>> Begin GIVEN INFORMATION

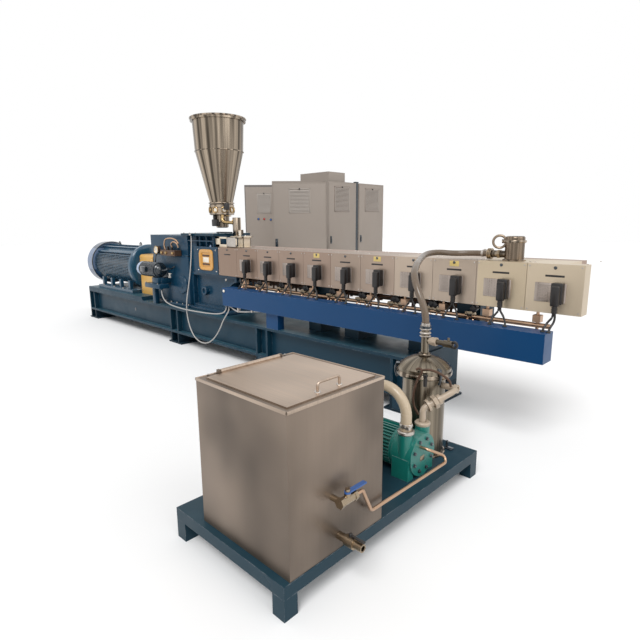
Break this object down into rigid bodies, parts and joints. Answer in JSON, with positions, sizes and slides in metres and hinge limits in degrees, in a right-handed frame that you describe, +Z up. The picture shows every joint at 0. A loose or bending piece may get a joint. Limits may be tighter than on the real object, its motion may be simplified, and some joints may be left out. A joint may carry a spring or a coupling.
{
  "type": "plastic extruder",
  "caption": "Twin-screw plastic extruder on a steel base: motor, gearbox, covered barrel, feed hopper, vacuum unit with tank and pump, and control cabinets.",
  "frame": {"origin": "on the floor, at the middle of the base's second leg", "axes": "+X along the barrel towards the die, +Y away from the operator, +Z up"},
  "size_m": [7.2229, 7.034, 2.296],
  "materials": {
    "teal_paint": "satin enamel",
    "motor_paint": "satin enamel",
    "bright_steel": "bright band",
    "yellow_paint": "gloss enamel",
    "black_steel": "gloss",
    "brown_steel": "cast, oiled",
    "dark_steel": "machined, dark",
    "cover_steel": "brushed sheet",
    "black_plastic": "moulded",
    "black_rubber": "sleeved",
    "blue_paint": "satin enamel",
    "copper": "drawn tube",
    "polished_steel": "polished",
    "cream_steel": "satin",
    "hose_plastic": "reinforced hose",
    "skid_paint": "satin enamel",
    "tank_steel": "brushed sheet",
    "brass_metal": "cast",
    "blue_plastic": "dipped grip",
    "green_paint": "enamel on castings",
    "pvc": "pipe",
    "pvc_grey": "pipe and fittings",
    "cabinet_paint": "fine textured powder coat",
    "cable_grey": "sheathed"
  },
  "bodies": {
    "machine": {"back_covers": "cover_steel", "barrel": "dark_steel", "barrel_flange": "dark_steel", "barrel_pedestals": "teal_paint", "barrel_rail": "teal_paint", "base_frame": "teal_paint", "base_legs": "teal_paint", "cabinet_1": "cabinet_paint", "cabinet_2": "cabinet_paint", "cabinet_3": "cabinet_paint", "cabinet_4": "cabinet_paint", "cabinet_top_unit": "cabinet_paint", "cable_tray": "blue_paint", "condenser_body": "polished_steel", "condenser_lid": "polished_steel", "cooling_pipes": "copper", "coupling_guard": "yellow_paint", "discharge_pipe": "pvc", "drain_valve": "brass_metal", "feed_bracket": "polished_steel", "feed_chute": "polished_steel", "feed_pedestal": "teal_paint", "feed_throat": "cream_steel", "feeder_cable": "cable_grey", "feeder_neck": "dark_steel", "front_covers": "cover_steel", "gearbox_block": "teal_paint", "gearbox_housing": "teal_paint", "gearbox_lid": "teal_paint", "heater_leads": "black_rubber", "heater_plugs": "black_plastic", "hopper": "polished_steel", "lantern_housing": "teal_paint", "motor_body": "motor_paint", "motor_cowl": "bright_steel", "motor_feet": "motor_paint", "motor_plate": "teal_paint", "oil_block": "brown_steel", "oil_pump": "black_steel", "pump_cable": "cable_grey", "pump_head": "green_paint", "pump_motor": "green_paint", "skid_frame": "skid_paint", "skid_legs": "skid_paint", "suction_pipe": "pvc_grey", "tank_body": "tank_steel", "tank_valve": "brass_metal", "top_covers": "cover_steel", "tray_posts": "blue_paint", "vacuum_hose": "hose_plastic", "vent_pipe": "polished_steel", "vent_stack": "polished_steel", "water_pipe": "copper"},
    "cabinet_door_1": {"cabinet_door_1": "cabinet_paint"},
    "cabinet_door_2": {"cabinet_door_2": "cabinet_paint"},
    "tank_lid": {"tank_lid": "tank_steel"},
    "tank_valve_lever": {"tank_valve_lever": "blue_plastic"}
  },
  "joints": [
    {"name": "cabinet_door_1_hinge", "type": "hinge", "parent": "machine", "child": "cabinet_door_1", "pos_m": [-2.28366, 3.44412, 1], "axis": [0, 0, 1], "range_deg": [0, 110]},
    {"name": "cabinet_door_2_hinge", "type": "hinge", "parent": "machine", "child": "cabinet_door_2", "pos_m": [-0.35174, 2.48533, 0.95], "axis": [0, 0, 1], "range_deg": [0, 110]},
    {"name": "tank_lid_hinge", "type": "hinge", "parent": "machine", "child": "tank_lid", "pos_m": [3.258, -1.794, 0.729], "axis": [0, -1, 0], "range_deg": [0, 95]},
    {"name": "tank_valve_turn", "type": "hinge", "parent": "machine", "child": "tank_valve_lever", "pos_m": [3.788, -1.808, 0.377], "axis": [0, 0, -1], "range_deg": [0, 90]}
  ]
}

>> End GIVEN INFORMATION

[EXERCISE DIRECTIONS] Reproduce the entire listing word for word.

[TASK ANSWER]
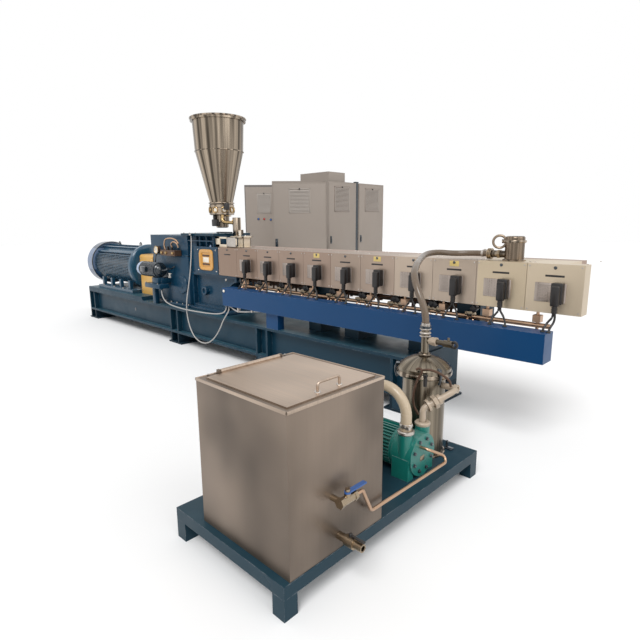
Break this object down into rigid bodies, parts and joints. Answer in JSON, with positions, sizes and slides in metres and hinge limits in degrees, in a right-handed frame that you describe, +Z up. The picture shows every joint at 0. A loose or bending piece may get a joint. Limits may be tighter than on the real object, its motion may be simplified, and some joints may be left out. A joint may carry a spring or a coupling.
{
  "type": "plastic extruder",
  "caption": "Twin-screw plastic extruder on a steel base: motor, gearbox, covered barrel, feed hopper, vacuum unit with tank and pump, and control cabinets.",
  "frame": {"origin": "on the floor, at the middle of the base's second leg", "axes": "+X along the barrel towards the die, +Y away from the operator, +Z up"},
  "size_m": [7.2229, 7.034, 2.296],
  "materials": {
    "teal_paint": "satin enamel",
    "motor_paint": "satin enamel",
    "bright_steel": "bright band",
    "yellow_paint": "gloss enamel",
    "black_steel": "gloss",
    "brown_steel": "cast, oiled",
    "dark_steel": "machined, dark",
    "cover_steel": "brushed sheet",
    "black_plastic": "moulded",
    "black_rubber": "sleeved",
    "blue_paint": "satin enamel",
    "copper": "drawn tube",
    "polished_steel": "polished",
    "cream_steel": "satin",
    "hose_plastic": "reinforced hose",
    "skid_paint": "satin enamel",
    "tank_steel": "brushed sheet",
    "brass_metal": "cast",
    "blue_plastic": "dipped grip",
    "green_paint": "enamel on castings",
    "pvc": "pipe",
    "pvc_grey": "pipe and fittings",
    "cabinet_paint": "fine textured powder coat",
    "cable_grey": "sheathed"
  },
  "bodies": {
    "machine": {"back_covers": "cover_steel", "barrel": "dark_steel", "barrel_flange": "dark_steel", "barrel_pedestals": "teal_paint", "barrel_rail": "teal_paint", "base_frame": "teal_paint", "base_legs": "teal_paint", "cabinet_1": "cabinet_paint", "cabinet_2": "cabinet_paint", "cabinet_3": "cabinet_paint", "cabinet_4": "cabinet_paint", "cabinet_top_unit": "cabinet_paint", "cable_tray": "blue_paint", "condenser_body": "polished_steel", "condenser_lid": "polished_steel", "cooling_pipes": "copper", "coupling_guard": "yellow_paint", "discharge_pipe": "pvc", "drain_valve": "brass_metal", "feed_bracket": "polished_steel", "feed_chute": "polished_steel", "feed_pedestal": "teal_paint", "feed_throat": "cream_steel", "feeder_cable": "cable_grey", "feeder_neck": "dark_steel", "front_covers": "cover_steel", "gearbox_block": "teal_paint", "gearbox_housing": "teal_paint", "gearbox_lid": "teal_paint", "heater_leads": "black_rubber", "heater_plugs": "black_plastic", "hopper": "polished_steel", "lantern_housing": "teal_paint", "motor_body": "motor_paint", "motor_cowl": "bright_steel", "motor_feet": "motor_paint", "motor_plate": "teal_paint", "oil_block": "brown_steel", "oil_pump": "black_steel", "pump_cable": "cable_grey", "pump_head": "green_paint", "pump_motor": "green_paint", "skid_frame": "skid_paint", "skid_legs": "skid_paint", "suction_pipe": "pvc_grey", "tank_body": "tank_steel", "tank_valve": "brass_metal", "top_covers": "cover_steel", "tray_posts": "blue_paint", "vacuum_hose": "hose_plastic", "vent_pipe": "polished_steel", "vent_stack": "polished_steel", "water_pipe": "copper"},
    "cabinet_door_1": {"cabinet_door_1": "cabinet_paint"},
    "cabinet_door_2": {"cabinet_door_2": "cabinet_paint"},
    "tank_lid": {"tank_lid": "tank_steel"},
    "tank_valve_lever": {"tank_valve_lever": "blue_plastic"}
  },
  "joints": [
    {"name": "cabinet_door_1_hinge", "type": "hinge", "parent": "machine", "child": "cabinet_door_1", "pos_m": [-2.28366, 3.44412, 1], "axis": [0, 0, 1], "range_deg": [0, 110]},
    {"name": "cabinet_door_2_hinge", "type": "hinge", "parent": "machine", "child": "cabinet_door_2", "pos_m": [-0.35174, 2.48533, 0.95], "axis": [0, 0, 1], "range_deg": [0, 110]},
    {"name": "tank_lid_hinge", "type": "hinge", "parent": "machine", "child": "tank_lid", "pos_m": [3.258, -1.794, 0.729], "axis": [0, -1, 0], "range_deg": [0, 95]},
    {"name": "tank_valve_turn", "type": "hinge", "parent": "machine", "child": "tank_valve_lever", "pos_m": [3.788, -1.808, 0.377], "axis": [0, 0, -1], "range_deg": [0, 90]}
  ]
}